Many of petitioner's arguments appear to be based on the fact that in the prior criminal proceeding the Government did not prove the exact amount of income received by him or the exact amount of tax owed by him. A determination of the amount of the underpayment is not an element for a criminal conviction under section 7201, nor is it a precondition for use of collateral estoppel on the issue of fraud under section 6653(b). Further, use of the doctrine of collateral estoppel to establish fraud will not preclude the taxpayer from litigating the amounts of the deficiencies at issue in this case. See, e.g., Fitzpatrick v. Commissioner [Dec. 51,007(M)], T.C. Memo. 1995-548.

Petitioner challenges whether the elements required for application of the doctrine of collateral estoppel have been met. First, petitioner claims that the issues in the criminal proceeding for tax evasion and the subsequent proceeding for civil tax fraud are not identical. Second, petitioner claims that the issues material to liability for civil tax fraud were not actually litigated or actually decided in the criminal proceeding. As discussed above, it is well settled that a conviction under section 7201 necessarily involves the ultimate factual determinations necessary for a finding of fraud under section 6653(b). Amos v. Commissioner, supra at 54-56. Therefore, the foregoing arguments of petitioner are without merit.

Petitioner also argues that an exception to collateral estoppel should apply because he did not have a full and fair opportunity to litigate in the prior proceeding, in that witnesses necessary to his defense did not appear and his counsel was ineffective. These alleged deficiencies are not of the character to warrant an exception to the application of collateral estoppel. See Klein v. Commissioner [89-2 USTC ╤ 9429], 880 F.2d 260 (10th Cir. 1989), affg. [Dec. 41,377(M)] T.C. Memo. 1984-392; Calcutt v. Commissioner [Dec. 44,884], 91 T.C. 14, 25 (1988) (evidence which, by due diligence, could have been produced in the prior proceeding is considered to have been available at the prior proceeding and therefore will not preclude the application of collateral estoppel); see also Schachenmayr v. Commissioner [Dec. 47,222(M)], T.C. Memo. 1991-281, affd. without published opinion sub nom. H & W Motel Corp. v. Commissioner, 979 F.2d 846 (2d Cir. 1992). Furthermore, such alleged defects in the prior proceeding are appropriately raised on the appeal of that decision. Lilley v. Commissioner [Dec. 46,136(M)], T.C. Memo. 1989-602, affd. without published opinion 925 F.2d 417 (3d Cir. 1991).

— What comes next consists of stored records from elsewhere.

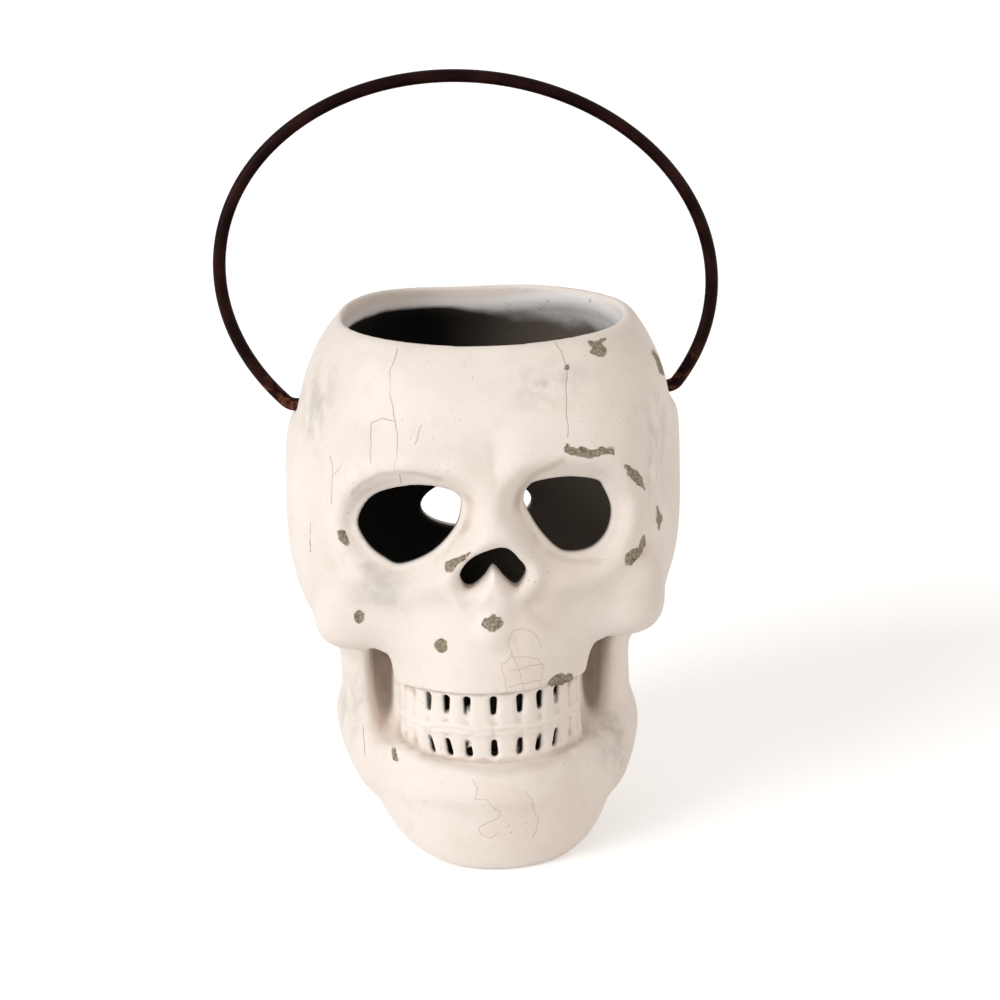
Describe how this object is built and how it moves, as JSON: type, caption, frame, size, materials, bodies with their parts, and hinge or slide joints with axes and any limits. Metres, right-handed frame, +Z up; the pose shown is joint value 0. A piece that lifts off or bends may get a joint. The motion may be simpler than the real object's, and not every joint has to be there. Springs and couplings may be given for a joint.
{
  "type": "skull candle holder",
  "caption": "White-painted skull candle holder: a hollow casting with an open crown, cut-out eyes and nose, slotted teeth, a vent in the back and a swinging wire handle.",
  "frame": {"origin": "middle of the flat base, in the plane that the skull rests on", "axes": "+Z up, the face looks along -Y, +X to the right of someone who faces it"},
  "size_m": [0.1626, 0.1587, 0.2427],
  "materials": {
    "painted_casting": "matt white paint, cracked, chipped and stained, over a coarse grey-brown casting",
    "dark_wire": "dark maroon-black paint with rust at the hooked ends"
  },
  "bodies": {
    "casting": {"skull": "painted_casting"},
    "handle": {"bail": "dark_wire"}
  },
  "joints": [
    {"name": "handle_swing", "type": "hinge", "parent": "casting", "child": "handle", "pos_m": [0.00188, 0, 0.1371], "axis": [1, 0, 0], "range_deg": [-140, 125]}
  ]
}
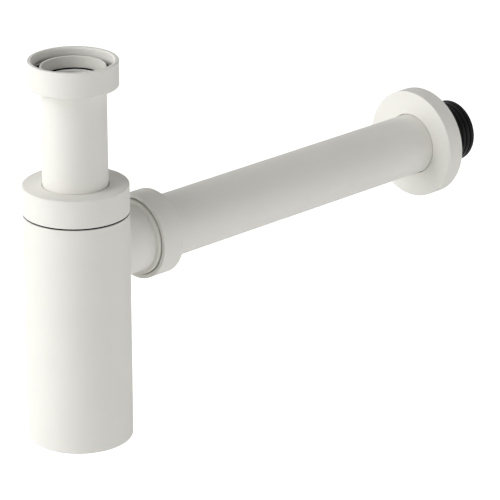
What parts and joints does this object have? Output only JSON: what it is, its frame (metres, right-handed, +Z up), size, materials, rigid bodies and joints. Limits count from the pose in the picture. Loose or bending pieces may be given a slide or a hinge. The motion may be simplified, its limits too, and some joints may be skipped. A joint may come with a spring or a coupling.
{
  "type": "bottle trap",
  "caption": "Round washbasin bottle trap with union nut, sliding inlet tube, collar, plain cylinder bottle, side outlet nut, level wall pipe, flat rosette and ribbed rubber wall seal.",
  "frame": {"origin": "centre of the union nut's mouth on the inlet axis, where the trap hangs from the basin waste", "axes": "+Z up along the inlet axis, +X level along the outlet axis towards the wall, +Y completes the right-handed frame"},
  "size_m": [0.2961, 0.0578, 0.1945],
  "materials": {
    "powder_coat_white": "matt warm white powder coat on brass",
    "turned_brass": "bare turned brass",
    "black_rubber": "matt black rubber with a soft sheen",
    "natural_nylon": "natural nylon",
    "white_polypropylene": "white polypropylene"
  },
  "bodies": {
    "inlet": {"inlet_tube": "powder_coat_white", "dip_tube": "white_polypropylene", "dip_tube_ring": "black_rubber"},
    "inlet_union": {"inlet_gasket": "black_rubber", "inlet_slip_ring": "natural_nylon"},
    "union_nut": {"inlet_nut": "powder_coat_white"},
    "tube_seal": {"collar_seal": "black_rubber"},
    "bottle": {"bottle_body": "powder_coat_white", "threaded_neck": "turned_brass", "outlet_spigot": "powder_coat_white", "collar_washer": "black_rubber"},
    "collar_carrier": {"collar_slip_ring": "natural_nylon"},
    "collar": {"collar_nut": "powder_coat_white"},
    "outlet_carrier": {"outlet_slip_ring": "natural_nylon"},
    "outlet_union": {"outlet_nut": "powder_coat_white"},
    "pipe_carrier": {"outlet_seal": "black_rubber"},
    "pipe": {"wall_pipe": "powder_coat_white", "wall_seal": "black_rubber"},
    "rosette_grip": {"rosette_grip_ring": "black_rubber"},
    "wall_cover": {"rosette": "powder_coat_white"},
    "plug_carrier": {"base_plug_oring": "black_rubber"},
    "plug": {"base_plug": "powder_coat_white"}
  },
  "joints": [
    {"name": "inlet_nut_slide", "type": "slide", "parent": "inlet", "child": "inlet_union", "axis": [0, 0, 1], "range_m": [-0.028, 0]},
    {"name": "inlet_nut_spin", "type": "hinge", "parent": "inlet_union", "child": "union_nut", "pos_m": [0, 0, -0.0064], "axis": [0, 0, 1], "continuous": true},
    {"name": "bottle_slide", "type": "slide", "parent": "inlet", "child": "tube_seal", "axis": [0, 0, 1], "range_m": [-0.02, 0.01]},
    {"name": "bottle_swivel", "type": "hinge", "parent": "tube_seal", "child": "bottle", "pos_m": [0, 0, -0.0713], "axis": [0, 0, 1], "continuous": true},
    {"name": "collar_lift", "type": "slide", "parent": "bottle", "child": "collar_carrier", "axis": [0, 0, 1], "range_m": [0, 0.00693]},
    {"name": "collar_turn", "type": "hinge", "parent": "collar_carrier", "child": "collar", "pos_m": [0, 0, -0.0696], "axis": [0, 0, 1], "range_deg": [0, 1080]},
    {"name": "outlet_nut_travel", "type": "slide", "parent": "bottle", "child": "outlet_carrier", "axis": [1, 0, 0], "range_m": [0, 0.00601]},
    {"name": "outlet_nut_turn", "type": "hinge", "parent": "outlet_carrier", "child": "outlet_union", "pos_m": [0.0445, 0, -0.10007], "axis": [1, 0, 0], "range_deg": [0, 1440]},
    {"name": "pipe_turn", "type": "hinge", "parent": "bottle", "child": "pipe_carrier", "pos_m": [0.0446, 0, -0.10007], "axis": [1, 0, 0], "continuous": true},
    {"name": "pipe_slide", "type": "slide", "parent": "pipe_carrier", "child": "pipe", "axis": [1, 0, 0], "range_m": [0, 0.005]},
    {"name": "rosette_slide", "type": "slide", "parent": "pipe", "child": "rosette_grip", "axis": [1, 0, 0], "range_m": [-0.17, 0]},
    {"name": "rosette_turn", "type": "hinge", "parent": "rosette_grip", "child": "wall_cover", "pos_m": [0.24198, 0, -0.10007], "axis": [1, 0, 0], "continuous": true},
    {"name": "plug_travel", "type": "slide", "parent": "bottle", "child": "plug_carrier", "axis": [0, 0, -1], "range_m": [0, 0.00601]},
    {"name": "plug_turn", "type": "hinge", "parent": "plug_carrier", "child": "plug", "pos_m": [0, 0, -0.189], "axis": [0, 0, -1], "range_deg": [0, 1440]}
  ],
  "couplings": [
    {"joint": "collar_lift", "follows": "collar_turn", "m_per_rad": 0.0003675},
    {"joint": "outlet_nut_travel", "follows": "outlet_nut_turn", "m_per_rad": 0.0002387},
    {"joint": "plug_travel", "follows": "plug_turn", "m_per_rad": 0.0002387}
  ]
}
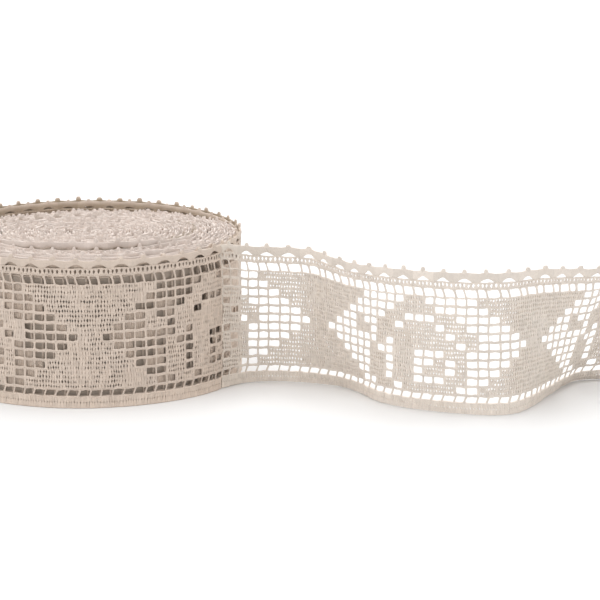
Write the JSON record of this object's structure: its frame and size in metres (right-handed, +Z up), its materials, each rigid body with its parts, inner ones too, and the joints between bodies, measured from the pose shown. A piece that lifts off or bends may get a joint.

Finally, petitioner claims that respondent's determinations are precluded because the 6-year period of limitations has run. Because there is fraud as to the years 1985, 1986, and 1987 resulting from the application of the doctrine of collateral estoppel, the period of assessment remains open for such years. Aslam v. Commissioner [Dec. 37,806(M)], T.C. Memo. 1981-159.

Accordingly, based upon the foregoing,

An appropriate order will be issued.